Since its founding in 2003, Le Refuge has cared for about 200 young people, including 80 in the last year alone, says Nicolas Noguier, 33, who is the organization’s founder. About 70 percent of the people living there are young men. Most come from Muslim families.
November 1 2010
Radio Netherlands Worldwide this week considers the frequency of homophobic incidents in Utrecht. The article itself describes several descriptions from gay Dutch men who have been targeted in homophobic incidents by young Moroccan Dutch. However, it also notes that “there are no reliable figures showing an increase in homophobic violence” in the country despite their increasing media coverage. One young Moroccan man cited in the article suggests that the violence is committed by teenagers who are reacting to the anti-Islam rhetoric of Geert Wilders. “He’s fighting against Islam so they want something to fight against too. So they pick gays, because Geert Wilders stands up for them.”
October 11 2010
The leader of the Dutch Green Party (GroenLinks) called this week for her colleagues to express their opinions about the position of women and gays in Muslim communities. Speaking during a lecture on the freedom of religion, Femke Halsema suggested that progressives show their passion for promoting the rights of Muslim homosexuals and women. Halsema called for a nuanced approach in which politicians “protect freedom and criticize lack of freedom within their own circles”.
September 19, 2010
The Cooperation Association of Moroccans in the Netherlands (SMN) has said that the national Justice minister’s action program against discrimination should pay more attention to incidents against Dutch Moroccans and Muslims. The program does not deal specifically with discrimination and violence against Dutch Moroccans and Muslims.
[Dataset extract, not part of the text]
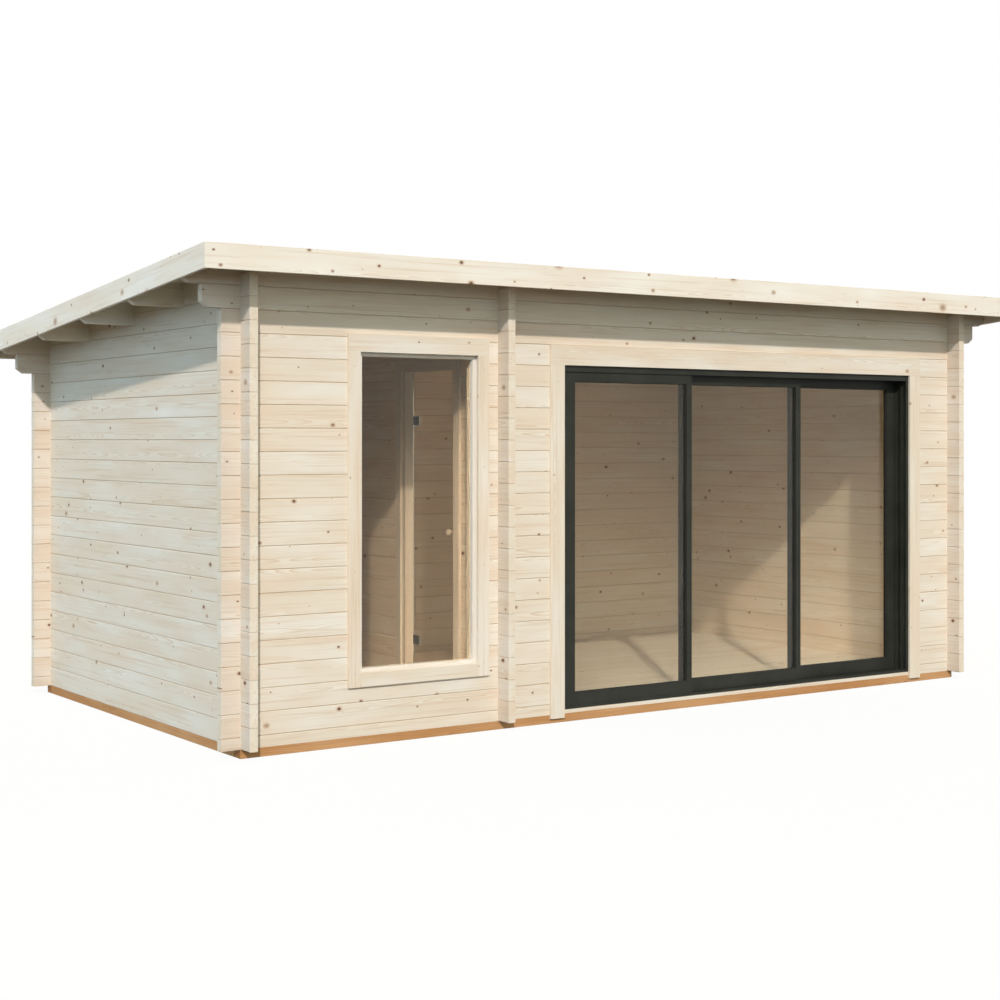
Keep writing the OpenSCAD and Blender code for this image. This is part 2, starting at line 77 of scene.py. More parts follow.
# %% Colour and node helpers
def linear(colour):
    """An sRGB hex colour as linear red, green, blue and alpha."""
    parts = [int(colour[i:i + 2], 16) / 255 for i in (1, 3, 5)]
    return [p / 12.92 if p <= 0.04045 else ((p + 0.055) / 1.055) ** 2.4 for p in parts] + [1.0]


def add(tree, kind, inputs=(), **settings):
    """Adds a node. Its inputs go by order or by name: a number, a colour, another node or a socket."""
    node = tree.nodes.new("ShaderNode" + kind)
    for name, value in settings.items():
        setattr(node, name, value)
    pairs = inputs.items() if isinstance(inputs, dict) else enumerate(inputs)
    for key, value in pairs:
        if isinstance(value, bpy.types.Node):
            value = value.outputs[0]
        if isinstance(value, bpy.types.NodeSocket):
            tree.links.new(value, node.inputs[key])
        elif value is not None:
            node.inputs[key].default_value = value
    return node


def new_material(name):
    """An empty material and its node tree."""
    material = bpy.data.materials.new(name)
    material.use_nodes = True
    material.node_tree.nodes.clear()
    return material, material.node_tree


print("#EBDCC1 in linear light:", [round(v, 3) for v in linear("#EBDCC1")[:3]])

# %% [markdown]
# ## Where a point lies in its own board
#
# Wood is a solid thing: its rings run through a board from face to face, and the same rings show as long
# flames on the flat side and as arcs on the sawn end. So the wood works in three dimensions, and needs to
# know for each point how far it is along the board, and where in the board's section.
#
# A wall is one node, so for walls we work this out from the point's place: the height tells which log it is
# in. Boards that we cut ourselves carry these numbers with them as mesh attributes.

# %% Reading a point's place in its board
def in_node(grain, stack, first, pitch, middle, two_sides=False, fall=0.0, on_edge=False):
    """Boards run along axis grain and follow each other along axis stack, one each pitch from first on."""
    def read(tree):
        place = add(tree, "SeparateXYZ", [add(tree, "TexCoord").outputs["Object"]])
        along = place.outputs[grain]
        level = add(tree, "Math", [along, fall, place.outputs[stack]], operation="MULTIPLY_ADD")
        steps = add(tree, "Math", [level, first], operation="SUBTRACT")
        steps = add(tree, "Math", [steps, pitch], operation="DIVIDE")
        board = add(tree, "Math", [steps], operation="FLOOR")
        part = add(tree, "Math", [steps, board], operation="SUBTRACT")
        across = add(tree, "Math", [part, pitch, -pitch / 2], operation="MULTIPLY_ADD")
        through = place.outputs[3 - grain - stack]
        if two_sides:
            side = add(tree, "Math", [through], operation="SIGN")
            board = add(tree, "Math", [side, 40.0, board], operation="MULTIPLY_ADD")
            through = add(tree, "Math", [through], operation="ABSOLUTE")
        through = add(tree, "Math", [through, middle], operation="SUBTRACT")
        normal = add(tree, "SeparateXYZ", [add(tree, "NewGeometry").outputs["Normal"]])
        facing = add(tree, "Math", [normal.outputs[grain]], operation="ABSOLUTE")
        sawn_end = add(tree, "Math", [facing, 0.7], operation="GREATER_THAN")
        if on_edge:
            across, through = through, across
        return along, across, through, board, sawn_end
    return read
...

The SMN is further critical of a police letter attached to the report outlining that discrimination against gays and Jews rose sharply in 2009 but omitting the information that the biggest category of incidents of discrimination are based on ethnicity and origin- including those against Dutch Moroccans.
“This bias in the presentation of the research ultimately influences the images formed in society” explains SMN’s Farid Azarkan. The SMN says that they are against all forms of discrimination, and Azarkan calls the fact that Jews and gays are increasingly targets of discrimination a “sad and alarming development”.
Trouw reports that Moroccans who extorted money from gays in the area of Bergen op Zoom targeted men who had initiated contact with minors in internet chat sites, threatening them with police action. When confronted with printouts of the chats targeting 16 year olds, the men handed over cash, watches and phones in values up to 750 euro. The men were wary of reporting the extortion because of the illegality of the initial online contact with minors.
Some British Asian gay Muslims are embracing a new identity, based as much on race and religion as on sexual orientation with a number trying to do it with the help of their local imams.
Unlike Britain’s wider gay community, the Asian gay scene is still largely underground. They may go to gay clubs or support groups, but most remain in the closet. But the fear of rejection, humiliation and in some cases physical harm from their own communities keeps many Muslim gays isolated.
Asif Qureshi, a key worker at The Naz Project, a London-based support group working with British Asian gay men said: “In my experience, the number of Asian gays coming out has almost tripled over the last three years.”